Direction | In the material below, find all lines with the string "materials" and copy them.

━━ Given material

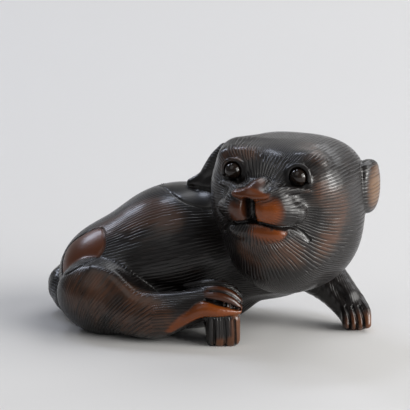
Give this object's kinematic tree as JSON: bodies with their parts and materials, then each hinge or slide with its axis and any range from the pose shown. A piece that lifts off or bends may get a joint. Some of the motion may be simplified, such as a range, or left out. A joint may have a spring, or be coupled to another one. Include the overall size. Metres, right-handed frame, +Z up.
{
  "type": "netsuke",
  "caption": "Carved wooden netsuke of a resting puppy looking back over its shoulder, with inlaid dark eyes and a cord channel under the belly.",
  "frame": {"origin": "middle of the bounding box on the surface that the netsuke stands on", "axes": "+X from the rump to the chest, +Z up, the face looks towards -Y and a little -X"},
  "size_m": [0.0418, 0.031, 0.0249],
  "materials": {
    "stained_wood": "dense carving wood, stained near black and polished, worn to orange on the raised places",
    "dark_horn": "polished dark horn beads"
  },
  "bodies": {
    "root": {"carved_puppy": "stained_wood", "right_eye_inlay": "dark_horn", "left_eye_inlay": "dark_horn"}
  },
  "joints": []
}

━━━━

Exercise answer |
Give this object's kinematic tree as JSON: bodies with their parts and materials, then each hinge or slide with its axis and any range from the pose shown. A piece that lifts off or bends may get a joint. Some of the motion may be simplified, such as a range, or left out. A joint may have a spring, or be coupled to another one. Include the overall size. Metres, right-handed frame, +Z up.
  "materials": {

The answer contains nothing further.